Factor 5 — Cost, Efficiency, and ROI Timeline
AI-augmented teams carry higher upfront costs and deliver stronger ROI at scale after a 6-12 month integration period; traditional teams carry lower setup costs and lower ceiling.
The economics of AI adoption in recruitment marketing follow a consistent pattern: costs rise before they fall. Platform licensing, integration work, and team upskilling are front-loaded. The ROI inflection point arrives when the team reaches functional AI fluency — typically 3-6 months — and accelerates when strategic integration matures at 9-12 months.
- Forrester research shows automation investments in HR and marketing functions typically deliver positive ROI within 12 months when the implementation is preceded by process documentation and workflow design.
- Traditional teams scale cost linearly with hiring volume — more roles require more headcount or more hours. AI-augmented teams scale sub-linearly: the same team configuration can handle significantly more concurrent roles with additional automation coverage.
- The TalentEdge case is instructive: 45-person recruiting firm, 12 recruiters, nine automation opportunities identified through their OpsMap™ process. Result: $312,000 in annual savings and 207% ROI in 12 months — with no reduction in headcount, only a restructuring of how those people spent their time.
For a rigorous framework on measuring AI ROI in talent acquisition, the methodology matters as much as the metrics.
Mini-verdict: Traditional teams win on short-term cost predictability. AI-augmented teams win on long-term cost efficiency and output capacity. The break-even point is typically 6-12 months post-implementation for teams managing 10+ concurrent roles.
Factor 6 — Ethical Accountability and Bias Risk
Both models carry bias risk; AI-augmented teams carry algorithmic bias risk that is harder to detect and faster to scale than human bias in traditional teams.
Traditional recruitment marketing teams embed human bias in decisions — which channels to prioritize, which candidate profiles to advance, which messaging to use. That bias is present, but it is slow-moving and auditable at the individual decision level. AI models trained on historical hiring data encode and accelerate that same bias at machine speed and volume.
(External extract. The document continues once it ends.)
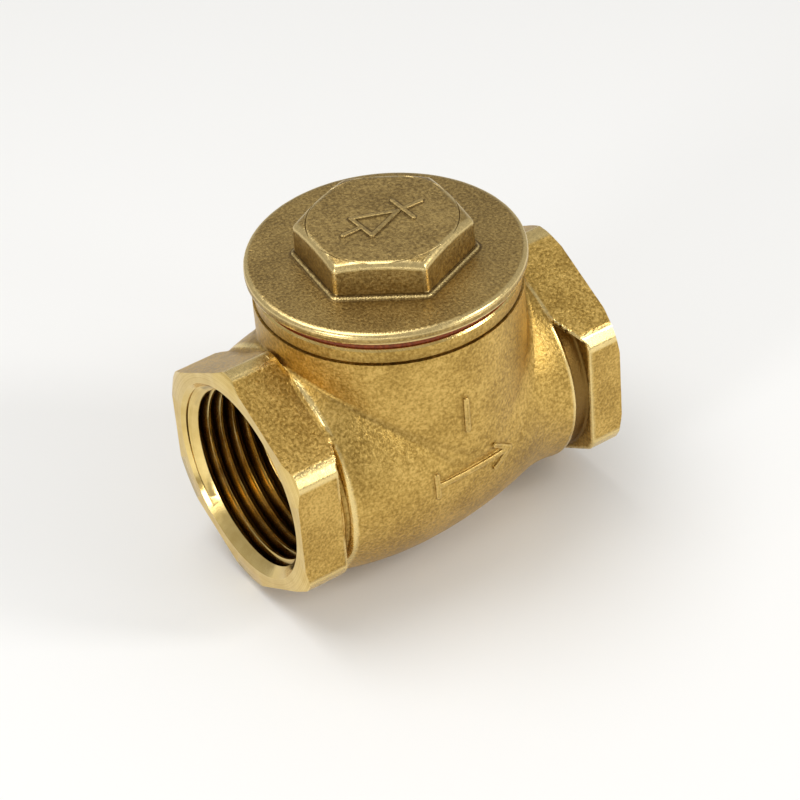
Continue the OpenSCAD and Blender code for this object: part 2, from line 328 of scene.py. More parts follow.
overcut = 1.0
mouth_r = 17.2
port_crest_r = 15.15
port_root_r = 16.6
port_pitch = 2.309
port_depth = 12.6
port_shoulder = 1.4
facing_r = 30.0
seat_x = 17.2
seat_lean = 6.0
seat_hole_r = 12.0
seat_land_r = 13.8
seat_cavity_r = 15.4
cavity_r = 15.6
cavity_x0 = 20.2
cavity_x1 = overall_length - port_depth + 0.2
swing_r = 17.2
swing_x0 = 24.5
swing_x1 = 47.5
chamber_r = 16.6
chamber_x = cap_x + 1.1
neck_pitch = 1.5
neck_crest_r = 17.12
neck_root_r = 17.95
neck_thread_z = 21.9
neck_mouth_h = 0.9
pin_x = 20.0
pin_z = 18.5
pin_r = 1.5
pin_end_y = -13.6
plug_face_y = 14.5
plug_tap_y = 8.8
plug_thread_r = 2.95
plug_mouth_r = 3.2
spot_face_r = 4.2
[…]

- Deloitte research on AI governance identifies bias auditing as the most consistently underfunded function in AI-adjacent HR teams — organizations invest in AI tools but not in the oversight infrastructure that makes them safe to use.
- The best practices for automating candidate screening require explicit bias testing protocols before any AI model touches real applicant data.
- Compliance accountability — GDPR, EEOC, CCPA — remains a human responsibility regardless of how much of the process AI executes. “The algorithm decided” is not a legal defense.
- AI-augmented teams need a designated oversight role: someone responsible for auditing model outputs, reviewing adverse impact metrics, and maintaining documentation of AI decision logic.
For a full governance framework, our guide on ethical AI risks in recruitment covers the specific accountability structures that hold up under regulatory scrutiny.
Mini-verdict: Traditional teams have more auditable bias. AI-augmented teams have faster-scaling bias that requires dedicated governance investment. Neither model is inherently safer — both require active oversight, but AI-augmented teams require more structured, systematic oversight by design.
Decision Matrix: Choose Traditional If… / AI-Augmented If…
| Choose a Traditional Team Model If… | Choose an AI-Augmented Team Model If… |
|---|---|
| You are hiring fewer than 10 roles concurrently | You manage 10+ concurrent roles or high-volume sourcing campaigns |
| Your employer brand requires deep relationship continuity at every touchpoint | Your team is losing candidates to slow response times or inconsistent follow-up |
| Your data infrastructure is not yet clean or structured | Your data pipelines are documented, clean, and connected across systems |
| Your team has no capacity for a 3-6 month upskilling investment | You are willing to invest 6-12 months for a materially lower cost-per-hire at scale |
| Regulatory risk tolerance is low and AI governance resources are unavailable | You can dedicate a person or function to AI output auditing and bias monitoring |
| Your hiring is highly niche, relationship-dependent, or brand-sensitive at every stage | You are running multi-channel campaigns and need real-time attribution and optimization |
How to Start the Transition Without Blowing Up What Works
The teams that fail at AI adoption skip the foundation and go straight to the tools. The teams that succeed build in this sequence:
- Audit before you automate. Document every manual workflow, identify where data lives, and assess data quality before any AI platform is introduced. Structured processes are the substrate AI runs on.
- Automate the deterministic tasks first. Routing, scheduling, status updates, ATS field population — these are rules-based and safe to automate. Establish these before AI judgment layers are added.
- Upskill for output evaluation, not tool operation. The most valuable training investment is teaching your team to critically assess AI outputs — not just how to use the interface. Build prompt engineering and bias detection skills before expanding AI scope.
- Assign the orchestrator role explicitly. Do not assume someone will naturally take ownership of AI governance. Name it, scope it, and build it into a job description.
- Measure before and after every implementation. Establish baseline KPIs — time-to-fill, cost-per-hire, source quality, candidate drop-off rate — before any AI change. Attribution requires a clean before-state.
The beginner’s guide to recruitment marketing analytics covers the baseline measurement infrastructure your team needs before any AI adoption makes sense.
The comparison above makes one thing clear: neither model is universally superior. The right answer depends on your hiring volume, your data maturity, your team’s current skill profile, and your willingness to invest in governance infrastructure. What is not a defensible position in 2026 is ignoring the transition entirely. The gap between teams that have built AI fluency and those that have not is widening — and it compounds with every hiring cycle.